Abstract
Introduction
Healthcare-associated infection is a major patient safety concern. Hand hygiene is widely thought to be the single most important measure to affect reductions but compliance is problematic. Producing policies that clearly outline the responsibilities of staff is seen as a key way to instil accountability and improve performance.
Objectives:
The purpose of this study is to examine the discourse of hand hygiene policies across 359 NHS Trusts in England and consider the implications for practice.
Method:
The data were examined by combining the techniques of corpus linguistics with critical discourse analysis to generate keywords and concordance lines and then to make an interpretation what this may mean for the healthcare worker.
Results:
High frequency words such as ‘must’, ‘should’, ‘will’, ‘responsible’, ‘compliance’ and ‘audit’ suggest a tone that is authoritative and unyielding.

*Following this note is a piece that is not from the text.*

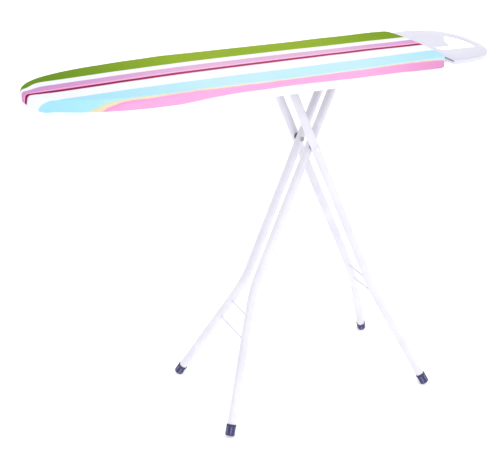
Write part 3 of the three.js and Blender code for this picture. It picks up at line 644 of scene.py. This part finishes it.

This creates a fractured relationship between those who produce policies and the healthcare workers who need to comply with them.
Conclusion:
In their intentions to advance patient care policy, producers take little account of the messy, contextual factors that make the recommendations challenging to implement in daily practice. Firstly, Trusts should consider the use language that acknowledges the dynamic nature of practice and, secondly, cease using audit data as an indicator of performance as the conditions under which information is collected lacks reliability.